> **Directions**
Can the data below be echoed back word for word?

> **Raw data**
::::::::

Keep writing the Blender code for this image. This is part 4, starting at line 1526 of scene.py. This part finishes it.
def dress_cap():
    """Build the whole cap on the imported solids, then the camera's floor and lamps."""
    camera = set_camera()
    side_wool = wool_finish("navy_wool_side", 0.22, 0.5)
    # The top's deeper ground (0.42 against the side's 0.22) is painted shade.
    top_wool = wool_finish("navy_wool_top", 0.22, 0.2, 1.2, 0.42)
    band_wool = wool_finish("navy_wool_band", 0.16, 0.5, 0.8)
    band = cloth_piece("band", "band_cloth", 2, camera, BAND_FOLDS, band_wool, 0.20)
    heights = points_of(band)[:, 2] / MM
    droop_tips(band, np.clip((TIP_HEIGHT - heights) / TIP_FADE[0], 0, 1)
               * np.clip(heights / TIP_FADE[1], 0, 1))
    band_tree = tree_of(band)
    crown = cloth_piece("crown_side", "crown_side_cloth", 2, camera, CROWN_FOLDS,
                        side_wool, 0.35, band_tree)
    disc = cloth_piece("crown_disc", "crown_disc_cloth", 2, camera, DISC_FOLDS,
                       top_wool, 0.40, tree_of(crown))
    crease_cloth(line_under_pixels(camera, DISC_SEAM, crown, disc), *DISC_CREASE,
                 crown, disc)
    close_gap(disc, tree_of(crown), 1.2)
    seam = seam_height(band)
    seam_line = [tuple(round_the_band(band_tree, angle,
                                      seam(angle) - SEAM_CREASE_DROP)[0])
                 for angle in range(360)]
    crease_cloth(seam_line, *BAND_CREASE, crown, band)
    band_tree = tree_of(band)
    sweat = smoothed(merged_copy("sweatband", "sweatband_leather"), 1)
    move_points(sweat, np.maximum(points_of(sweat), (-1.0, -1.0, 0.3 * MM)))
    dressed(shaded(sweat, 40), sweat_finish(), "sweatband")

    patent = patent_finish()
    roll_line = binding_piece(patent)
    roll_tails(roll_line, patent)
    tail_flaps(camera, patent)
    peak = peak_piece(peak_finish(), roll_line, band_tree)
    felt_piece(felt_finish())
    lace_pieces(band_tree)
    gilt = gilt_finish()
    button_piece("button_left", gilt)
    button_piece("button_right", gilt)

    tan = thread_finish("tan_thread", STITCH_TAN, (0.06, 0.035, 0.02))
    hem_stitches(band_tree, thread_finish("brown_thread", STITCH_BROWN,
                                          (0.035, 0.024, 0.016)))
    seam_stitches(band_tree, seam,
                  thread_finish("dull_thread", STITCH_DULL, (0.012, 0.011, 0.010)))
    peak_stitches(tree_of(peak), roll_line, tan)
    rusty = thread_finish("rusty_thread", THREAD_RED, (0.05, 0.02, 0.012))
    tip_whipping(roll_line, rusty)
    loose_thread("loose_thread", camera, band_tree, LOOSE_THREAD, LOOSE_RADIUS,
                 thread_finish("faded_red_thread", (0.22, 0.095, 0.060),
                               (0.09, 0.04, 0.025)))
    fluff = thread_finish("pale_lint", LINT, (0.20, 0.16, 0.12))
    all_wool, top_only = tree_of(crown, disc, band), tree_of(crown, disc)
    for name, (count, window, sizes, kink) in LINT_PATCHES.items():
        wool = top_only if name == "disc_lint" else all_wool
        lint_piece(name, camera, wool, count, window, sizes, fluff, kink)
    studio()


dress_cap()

::::::::

> **Solution for this task**
Keep writing the Blender code for this image. This is part 4, starting at line 1526 of scene.py. This part finishes it.
def dress_cap():
    """Build the whole cap on the imported solids, then the camera's floor and lamps."""
    camera = set_camera()
    side_wool = wool_finish("navy_wool_side", 0.22, 0.5)
    # The top's deeper ground (0.42 against the side's 0.22) is painted shade.
    top_wool = wool_finish("navy_wool_top", 0.22, 0.2, 1.2, 0.42)
    band_wool = wool_finish("navy_wool_band", 0.16, 0.5, 0.8)
    band = cloth_piece("band", "band_cloth", 2, camera, BAND_FOLDS, band_wool, 0.20)
    heights = points_of(band)[:, 2] / MM
    droop_tips(band, np.clip((TIP_HEIGHT - heights) / TIP_FADE[0], 0, 1)
               * np.clip(heights / TIP_FADE[1], 0, 1))
    band_tree = tree_of(band)
    crown = cloth_piece("crown_side", "crown_side_cloth", 2, camera, CROWN_FOLDS,
                        side_wool, 0.35, band_tree)
    disc = cloth_piece("crown_disc", "crown_disc_cloth", 2, camera, DISC_FOLDS,
                       top_wool, 0.40, tree_of(crown))
    crease_cloth(line_under_pixels(camera, DISC_SEAM, crown, disc), *DISC_CREASE,
                 crown, disc)
    close_gap(disc, tree_of(crown), 1.2)
    seam = seam_height(band)
    seam_line = [tuple(round_the_band(band_tree, angle,
                                      seam(angle) - SEAM_CREASE_DROP)[0])
                 for angle in range(360)]
    crease_cloth(seam_line, *BAND_CREASE, crown, band)
    band_tree = tree_of(band)
    sweat = smoothed(merged_copy("sweatband", "sweatband_leather"), 1)
    move_points(sweat, np.maximum(points_of(sweat), (-1.0, -1.0, 0.3 * MM)))
    dressed(shaded(sweat, 40), sweat_finish(), "sweatband")

    patent = patent_finish()
    roll_line = binding_piece(patent)
    roll_tails(roll_line, patent)
    tail_flaps(camera, patent)
    peak = peak_piece(peak_finish(), roll_line, band_tree)
    felt_piece(felt_finish())
    lace_pieces(band_tree)
    gilt = gilt_finish()
    button_piece("button_left", gilt)
    button_piece("button_right", gilt)

    tan = thread_finish("tan_thread", STITCH_TAN, (0.06, 0.035, 0.02))
    hem_stitches(band_tree, thread_finish("brown_thread", STITCH_BROWN,
                                          (0.035, 0.024, 0.016)))
    seam_stitches(band_tree, seam,
                  thread_finish("dull_thread", STITCH_DULL, (0.012, 0.011, 0.010)))
    peak_stitches(tree_of(peak), roll_line, tan)
    rusty = thread_finish("rusty_thread", THREAD_RED, (0.05, 0.02, 0.012))
    tip_whipping(roll_line, rusty)
    loose_thread("loose_thread", camera, band_tree, LOOSE_THREAD, LOOSE_RADIUS,
                 thread_finish("faded_red_thread", (0.22, 0.095, 0.060),
                               (0.09, 0.04, 0.025)))
    fluff = thread_finish("pale_lint", LINT, (0.20, 0.16, 0.12))
    all_wool, top_only = tree_of(crown, disc, band), tree_of(crown, disc)
    for name, (count, window, sizes, kink) in LINT_PATCHES.items():
        wool = top_only if name == "disc_lint" else all_wool
        lint_piece(name, camera, wool, count, window, sizes, fluff, kink)
    studio()


dress_cap()